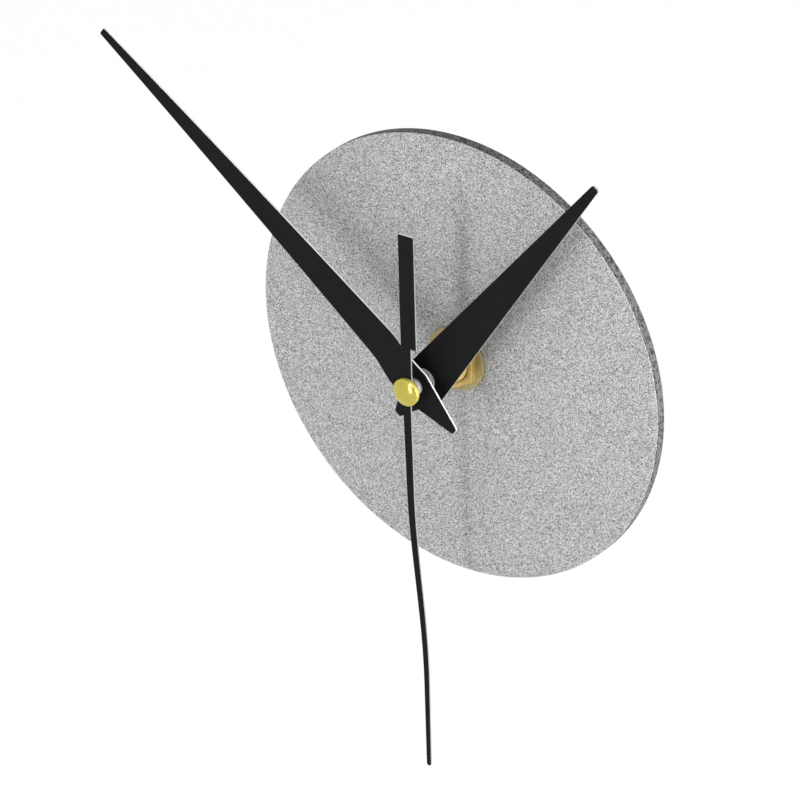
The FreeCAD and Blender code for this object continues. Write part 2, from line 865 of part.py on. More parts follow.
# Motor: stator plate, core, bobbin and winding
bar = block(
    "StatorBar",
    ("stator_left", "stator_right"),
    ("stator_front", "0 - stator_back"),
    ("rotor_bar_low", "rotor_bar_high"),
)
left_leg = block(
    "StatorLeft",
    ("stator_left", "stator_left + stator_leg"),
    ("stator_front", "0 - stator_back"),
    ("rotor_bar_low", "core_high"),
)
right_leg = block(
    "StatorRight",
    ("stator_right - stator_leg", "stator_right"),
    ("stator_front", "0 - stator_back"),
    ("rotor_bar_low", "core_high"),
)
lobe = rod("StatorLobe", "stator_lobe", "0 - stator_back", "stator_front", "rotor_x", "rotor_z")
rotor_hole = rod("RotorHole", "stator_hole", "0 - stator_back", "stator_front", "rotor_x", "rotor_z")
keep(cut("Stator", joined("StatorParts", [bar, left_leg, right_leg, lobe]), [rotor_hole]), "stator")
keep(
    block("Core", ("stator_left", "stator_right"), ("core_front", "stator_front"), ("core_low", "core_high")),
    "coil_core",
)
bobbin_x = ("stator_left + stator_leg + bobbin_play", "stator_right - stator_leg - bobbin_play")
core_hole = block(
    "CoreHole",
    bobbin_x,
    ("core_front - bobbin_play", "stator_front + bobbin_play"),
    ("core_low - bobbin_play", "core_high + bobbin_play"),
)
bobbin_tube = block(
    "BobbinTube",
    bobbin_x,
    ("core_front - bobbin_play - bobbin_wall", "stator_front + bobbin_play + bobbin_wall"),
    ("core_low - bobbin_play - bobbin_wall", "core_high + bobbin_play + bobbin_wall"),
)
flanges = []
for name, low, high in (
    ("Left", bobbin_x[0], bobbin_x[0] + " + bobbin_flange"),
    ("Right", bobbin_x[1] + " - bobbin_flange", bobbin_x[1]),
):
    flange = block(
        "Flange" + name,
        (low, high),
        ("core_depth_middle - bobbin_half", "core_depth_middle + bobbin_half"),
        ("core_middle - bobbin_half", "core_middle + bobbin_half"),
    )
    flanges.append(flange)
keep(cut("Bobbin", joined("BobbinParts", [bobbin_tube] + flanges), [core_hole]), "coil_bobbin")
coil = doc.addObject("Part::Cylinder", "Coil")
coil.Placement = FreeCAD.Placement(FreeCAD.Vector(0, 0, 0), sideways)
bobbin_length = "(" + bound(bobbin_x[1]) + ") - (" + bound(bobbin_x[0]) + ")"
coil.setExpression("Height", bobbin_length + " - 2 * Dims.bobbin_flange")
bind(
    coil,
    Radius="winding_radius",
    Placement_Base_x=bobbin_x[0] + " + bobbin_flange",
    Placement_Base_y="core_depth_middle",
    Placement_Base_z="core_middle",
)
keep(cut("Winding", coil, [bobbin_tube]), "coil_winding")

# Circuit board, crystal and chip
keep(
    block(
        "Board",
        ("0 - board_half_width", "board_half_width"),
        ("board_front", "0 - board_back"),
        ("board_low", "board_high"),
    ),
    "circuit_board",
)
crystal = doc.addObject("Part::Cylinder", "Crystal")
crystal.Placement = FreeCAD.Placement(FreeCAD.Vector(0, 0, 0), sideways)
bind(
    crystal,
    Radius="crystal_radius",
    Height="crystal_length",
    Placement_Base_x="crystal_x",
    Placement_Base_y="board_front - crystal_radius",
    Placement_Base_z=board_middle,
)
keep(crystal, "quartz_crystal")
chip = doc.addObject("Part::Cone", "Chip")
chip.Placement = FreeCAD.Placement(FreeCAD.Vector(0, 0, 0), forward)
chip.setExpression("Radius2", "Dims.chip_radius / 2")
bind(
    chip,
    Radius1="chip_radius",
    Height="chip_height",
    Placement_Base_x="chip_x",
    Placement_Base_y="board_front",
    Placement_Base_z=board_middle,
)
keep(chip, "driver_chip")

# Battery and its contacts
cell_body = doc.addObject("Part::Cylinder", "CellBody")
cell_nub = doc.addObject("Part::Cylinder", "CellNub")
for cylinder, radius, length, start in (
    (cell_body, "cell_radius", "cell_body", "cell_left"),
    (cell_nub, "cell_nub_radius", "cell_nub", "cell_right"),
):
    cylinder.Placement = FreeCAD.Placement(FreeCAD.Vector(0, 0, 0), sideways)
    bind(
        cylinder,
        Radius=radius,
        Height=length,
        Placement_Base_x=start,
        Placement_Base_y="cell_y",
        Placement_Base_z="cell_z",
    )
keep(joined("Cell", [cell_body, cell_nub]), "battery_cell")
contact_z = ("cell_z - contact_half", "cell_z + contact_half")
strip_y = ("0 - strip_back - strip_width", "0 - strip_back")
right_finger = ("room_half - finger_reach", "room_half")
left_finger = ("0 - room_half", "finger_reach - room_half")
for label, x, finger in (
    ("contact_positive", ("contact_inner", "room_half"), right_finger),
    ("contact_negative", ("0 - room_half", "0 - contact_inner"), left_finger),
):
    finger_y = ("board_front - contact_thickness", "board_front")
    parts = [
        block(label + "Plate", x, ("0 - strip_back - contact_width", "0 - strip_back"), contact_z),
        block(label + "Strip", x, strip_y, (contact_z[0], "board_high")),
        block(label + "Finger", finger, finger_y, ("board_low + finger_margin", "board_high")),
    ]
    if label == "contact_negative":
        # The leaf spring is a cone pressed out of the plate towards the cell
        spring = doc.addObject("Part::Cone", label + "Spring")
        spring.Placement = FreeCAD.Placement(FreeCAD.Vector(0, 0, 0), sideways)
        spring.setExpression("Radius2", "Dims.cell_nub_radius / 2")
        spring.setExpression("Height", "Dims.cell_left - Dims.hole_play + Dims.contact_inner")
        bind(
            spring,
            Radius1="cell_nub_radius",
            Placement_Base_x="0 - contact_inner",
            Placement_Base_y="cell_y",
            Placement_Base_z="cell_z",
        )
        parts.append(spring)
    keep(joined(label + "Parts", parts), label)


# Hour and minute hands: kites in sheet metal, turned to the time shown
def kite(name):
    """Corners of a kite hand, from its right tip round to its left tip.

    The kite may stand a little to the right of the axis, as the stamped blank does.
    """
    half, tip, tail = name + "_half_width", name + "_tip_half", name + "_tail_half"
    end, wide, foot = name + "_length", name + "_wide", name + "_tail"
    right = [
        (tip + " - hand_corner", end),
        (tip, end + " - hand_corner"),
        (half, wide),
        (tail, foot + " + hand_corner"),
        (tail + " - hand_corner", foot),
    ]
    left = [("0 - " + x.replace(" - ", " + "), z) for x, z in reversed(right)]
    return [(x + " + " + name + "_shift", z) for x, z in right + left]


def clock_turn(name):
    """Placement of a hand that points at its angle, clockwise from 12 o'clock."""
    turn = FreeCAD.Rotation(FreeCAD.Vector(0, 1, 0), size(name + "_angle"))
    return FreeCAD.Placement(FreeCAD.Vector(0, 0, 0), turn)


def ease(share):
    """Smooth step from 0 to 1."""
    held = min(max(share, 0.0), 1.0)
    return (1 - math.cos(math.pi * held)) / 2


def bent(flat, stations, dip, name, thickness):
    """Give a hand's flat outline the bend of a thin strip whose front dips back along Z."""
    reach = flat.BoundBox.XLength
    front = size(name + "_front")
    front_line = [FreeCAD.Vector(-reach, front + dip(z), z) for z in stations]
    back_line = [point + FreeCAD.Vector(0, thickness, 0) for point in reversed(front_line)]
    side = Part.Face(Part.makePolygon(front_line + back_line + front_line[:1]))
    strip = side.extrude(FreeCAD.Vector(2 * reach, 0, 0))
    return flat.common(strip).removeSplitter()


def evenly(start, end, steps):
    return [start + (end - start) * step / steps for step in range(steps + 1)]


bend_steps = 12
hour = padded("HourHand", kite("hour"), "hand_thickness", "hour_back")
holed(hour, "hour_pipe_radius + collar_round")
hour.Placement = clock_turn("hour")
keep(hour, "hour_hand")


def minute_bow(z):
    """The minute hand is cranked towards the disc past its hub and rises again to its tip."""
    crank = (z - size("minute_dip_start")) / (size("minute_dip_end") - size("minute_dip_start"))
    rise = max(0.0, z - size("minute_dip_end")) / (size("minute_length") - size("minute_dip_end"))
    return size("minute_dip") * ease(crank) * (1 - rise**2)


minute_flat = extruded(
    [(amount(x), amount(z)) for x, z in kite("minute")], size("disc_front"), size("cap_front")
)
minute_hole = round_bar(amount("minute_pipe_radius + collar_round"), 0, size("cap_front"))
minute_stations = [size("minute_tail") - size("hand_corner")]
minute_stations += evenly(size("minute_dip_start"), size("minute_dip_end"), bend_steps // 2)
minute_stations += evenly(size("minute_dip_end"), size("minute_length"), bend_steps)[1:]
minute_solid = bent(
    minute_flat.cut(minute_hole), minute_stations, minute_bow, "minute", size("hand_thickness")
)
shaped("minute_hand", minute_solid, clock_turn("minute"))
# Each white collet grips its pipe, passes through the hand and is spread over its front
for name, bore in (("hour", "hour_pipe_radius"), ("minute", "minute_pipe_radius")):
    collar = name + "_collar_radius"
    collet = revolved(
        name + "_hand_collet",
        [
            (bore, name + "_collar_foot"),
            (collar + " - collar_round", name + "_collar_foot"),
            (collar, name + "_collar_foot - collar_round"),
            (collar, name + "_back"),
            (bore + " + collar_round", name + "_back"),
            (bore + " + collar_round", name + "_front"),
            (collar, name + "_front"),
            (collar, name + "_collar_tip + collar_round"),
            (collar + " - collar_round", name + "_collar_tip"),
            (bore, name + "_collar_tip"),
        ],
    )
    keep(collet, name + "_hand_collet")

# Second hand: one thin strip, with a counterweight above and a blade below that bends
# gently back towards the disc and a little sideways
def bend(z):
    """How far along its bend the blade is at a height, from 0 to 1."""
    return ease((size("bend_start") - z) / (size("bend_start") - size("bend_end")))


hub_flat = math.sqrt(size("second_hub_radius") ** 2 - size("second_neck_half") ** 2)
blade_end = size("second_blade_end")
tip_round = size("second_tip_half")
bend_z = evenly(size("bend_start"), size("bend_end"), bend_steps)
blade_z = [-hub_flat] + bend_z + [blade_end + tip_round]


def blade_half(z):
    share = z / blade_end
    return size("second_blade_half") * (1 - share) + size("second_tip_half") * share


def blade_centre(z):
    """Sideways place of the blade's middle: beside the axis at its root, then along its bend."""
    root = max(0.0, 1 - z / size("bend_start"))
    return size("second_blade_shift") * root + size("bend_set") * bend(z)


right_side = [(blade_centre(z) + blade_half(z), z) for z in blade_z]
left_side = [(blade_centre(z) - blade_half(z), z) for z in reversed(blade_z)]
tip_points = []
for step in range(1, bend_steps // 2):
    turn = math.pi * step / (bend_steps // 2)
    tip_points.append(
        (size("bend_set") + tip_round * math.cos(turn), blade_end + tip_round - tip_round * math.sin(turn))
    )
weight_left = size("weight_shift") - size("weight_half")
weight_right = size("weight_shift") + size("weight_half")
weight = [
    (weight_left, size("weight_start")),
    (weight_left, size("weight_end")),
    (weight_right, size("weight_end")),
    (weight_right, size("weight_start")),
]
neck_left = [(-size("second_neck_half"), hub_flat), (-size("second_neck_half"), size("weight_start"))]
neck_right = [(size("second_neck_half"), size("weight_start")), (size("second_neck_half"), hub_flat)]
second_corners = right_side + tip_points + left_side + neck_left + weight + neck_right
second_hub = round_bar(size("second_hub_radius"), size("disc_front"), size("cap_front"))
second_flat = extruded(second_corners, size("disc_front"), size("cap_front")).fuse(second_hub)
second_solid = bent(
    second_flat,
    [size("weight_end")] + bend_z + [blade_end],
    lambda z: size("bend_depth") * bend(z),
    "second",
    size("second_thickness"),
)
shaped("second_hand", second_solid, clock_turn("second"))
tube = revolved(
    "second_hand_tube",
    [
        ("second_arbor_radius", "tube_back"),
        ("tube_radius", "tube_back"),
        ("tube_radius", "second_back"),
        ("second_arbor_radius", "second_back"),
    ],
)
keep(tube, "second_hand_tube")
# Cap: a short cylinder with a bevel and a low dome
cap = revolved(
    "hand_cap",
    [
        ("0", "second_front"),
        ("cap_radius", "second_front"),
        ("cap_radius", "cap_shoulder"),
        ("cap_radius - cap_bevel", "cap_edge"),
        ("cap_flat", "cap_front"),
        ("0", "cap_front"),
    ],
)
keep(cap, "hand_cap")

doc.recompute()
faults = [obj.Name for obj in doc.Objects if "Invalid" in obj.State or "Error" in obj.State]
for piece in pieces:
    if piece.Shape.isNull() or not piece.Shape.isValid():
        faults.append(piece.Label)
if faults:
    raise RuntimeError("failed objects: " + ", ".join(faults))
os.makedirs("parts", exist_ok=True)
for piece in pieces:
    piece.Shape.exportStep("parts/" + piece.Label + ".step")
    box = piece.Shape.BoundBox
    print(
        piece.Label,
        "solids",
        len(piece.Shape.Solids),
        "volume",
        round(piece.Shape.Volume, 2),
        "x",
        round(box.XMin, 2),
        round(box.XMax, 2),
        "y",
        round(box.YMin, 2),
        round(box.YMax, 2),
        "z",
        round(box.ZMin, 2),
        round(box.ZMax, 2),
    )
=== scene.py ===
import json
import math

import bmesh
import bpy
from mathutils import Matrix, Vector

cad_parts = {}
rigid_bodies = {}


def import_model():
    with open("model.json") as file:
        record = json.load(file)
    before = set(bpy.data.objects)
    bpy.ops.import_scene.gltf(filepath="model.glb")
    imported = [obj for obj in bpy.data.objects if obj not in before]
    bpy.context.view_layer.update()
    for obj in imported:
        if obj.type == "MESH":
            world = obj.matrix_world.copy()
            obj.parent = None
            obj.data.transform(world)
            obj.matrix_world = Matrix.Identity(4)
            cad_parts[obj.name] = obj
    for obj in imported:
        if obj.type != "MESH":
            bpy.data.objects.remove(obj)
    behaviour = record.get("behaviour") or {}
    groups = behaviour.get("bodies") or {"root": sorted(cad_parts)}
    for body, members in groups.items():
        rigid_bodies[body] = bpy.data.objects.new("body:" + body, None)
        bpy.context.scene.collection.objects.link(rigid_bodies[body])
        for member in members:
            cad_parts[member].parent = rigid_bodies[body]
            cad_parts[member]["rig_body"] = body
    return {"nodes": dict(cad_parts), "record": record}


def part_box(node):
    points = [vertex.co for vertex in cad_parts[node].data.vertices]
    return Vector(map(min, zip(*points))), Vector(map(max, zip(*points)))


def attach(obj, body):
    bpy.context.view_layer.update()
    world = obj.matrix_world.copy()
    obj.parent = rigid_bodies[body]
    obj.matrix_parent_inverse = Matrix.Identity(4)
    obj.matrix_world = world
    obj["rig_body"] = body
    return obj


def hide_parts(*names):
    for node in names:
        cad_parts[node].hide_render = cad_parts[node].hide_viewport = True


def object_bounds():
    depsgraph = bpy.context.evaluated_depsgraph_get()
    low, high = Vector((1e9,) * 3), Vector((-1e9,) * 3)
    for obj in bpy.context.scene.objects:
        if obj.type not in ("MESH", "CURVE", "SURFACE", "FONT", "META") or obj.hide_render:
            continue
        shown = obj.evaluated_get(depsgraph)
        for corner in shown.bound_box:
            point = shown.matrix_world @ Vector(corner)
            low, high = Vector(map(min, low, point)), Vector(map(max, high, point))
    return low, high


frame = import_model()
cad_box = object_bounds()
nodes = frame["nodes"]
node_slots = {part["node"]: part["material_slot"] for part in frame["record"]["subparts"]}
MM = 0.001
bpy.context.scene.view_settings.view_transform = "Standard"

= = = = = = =

To do:
Where does the word "context" appear in the listing? List each line that holds it.

Response to the task:
    bpy.context.view_layer.update()
        bpy.context.scene.collection.objects.link(rigid_bodies[body])
    bpy.context.view_layer.update()
    depsgraph = bpy.context.evaluated_depsgraph_get()
    for obj in bpy.context.scene.objects:
bpy.context.scene.view_settings.view_transform = "Standard"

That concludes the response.